Like the other players who joined the Mexican League, Adams was immediately banned from Major League Baseball. But unlike the others, many of whom ended up in protracted litigation with the league, Adams wasn’t interested in returning. After a single season in Mexico, he decided to move on, despite offers of a new contract.


He took his $50,000 – more than he’d been able to save in six seasons in the majors – and retired to Georgia, where he raised cotton and peanuts on a 500-acre-farm in Iron City, Ga., near Cordele, where he had played minor-league ball for the A’s of the class D Georgia-Florida League. When asked to join lawsuits to sue for reinstatement, Adams replied he was happy where he was, although he did successfully sue when baseball tried to prevent him from managing in the minors.

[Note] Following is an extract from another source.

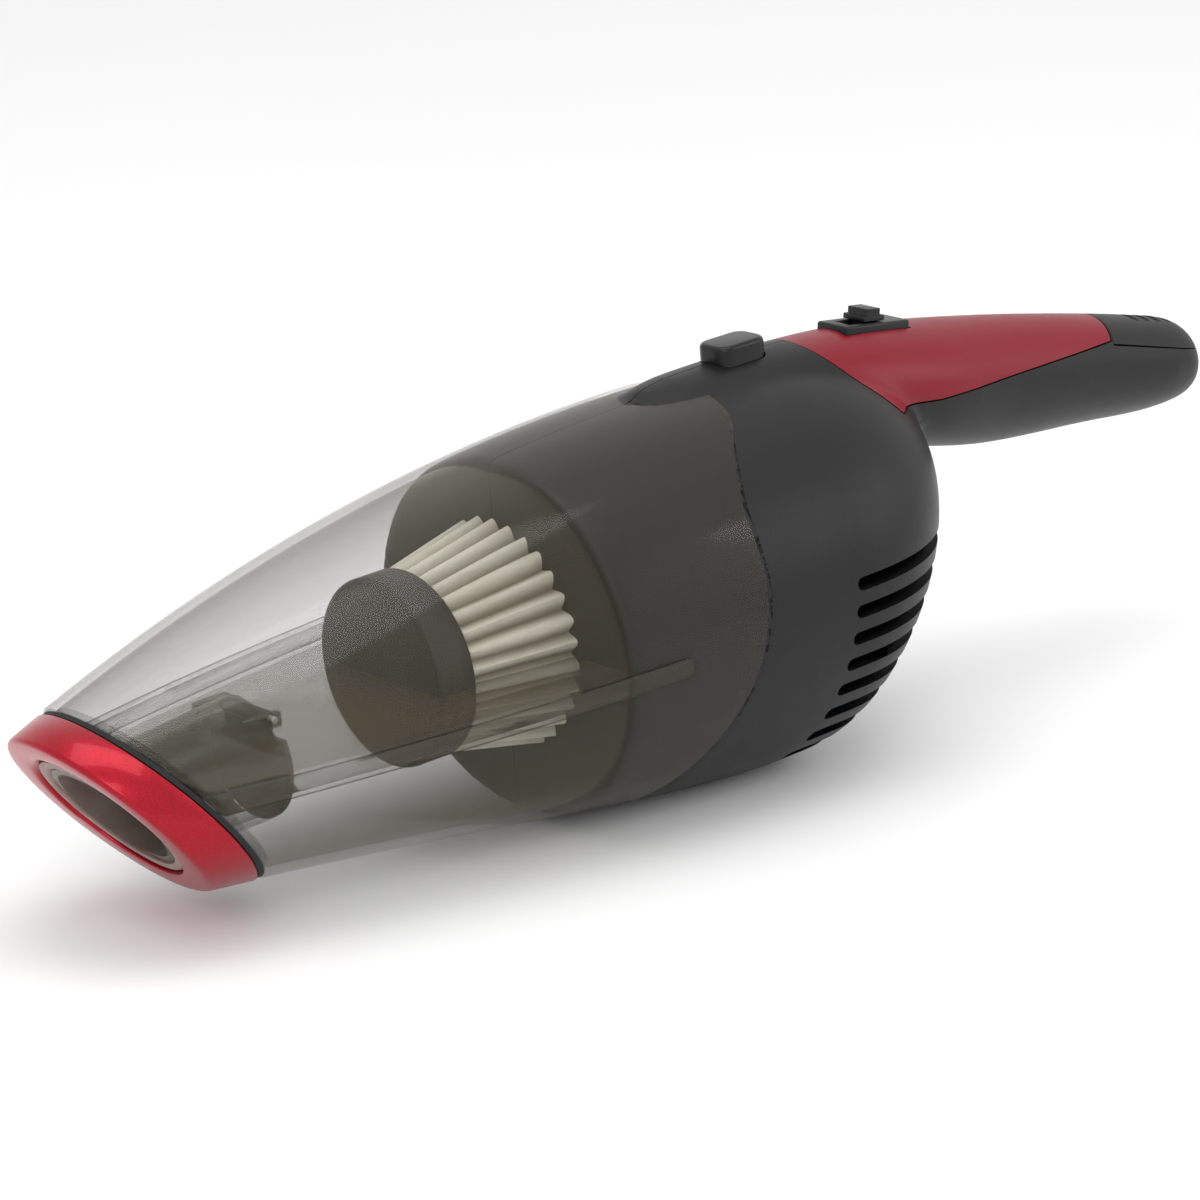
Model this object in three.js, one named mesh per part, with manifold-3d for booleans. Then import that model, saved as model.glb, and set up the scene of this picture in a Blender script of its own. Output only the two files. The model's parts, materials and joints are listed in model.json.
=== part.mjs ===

He managed the Fitzgerald Pioneers of the class D Georgia State League, and eventually owned a restaurant, a liquor store, and a tombstone business. He retired in his early 50s. He took great satisfaction from the long memories of baseball fans, who continued to send him letters and requests for autographs from as far away as South America and Korea. On the day he was buried, a baseball arrived in the mail with a request for a signature, his daughter, Cindy Adams said.


Adams bestowed his remarkable name on his son, who passed it to his son, and on through the generations; Ace Adams, his great-great-grandson, is a toddler.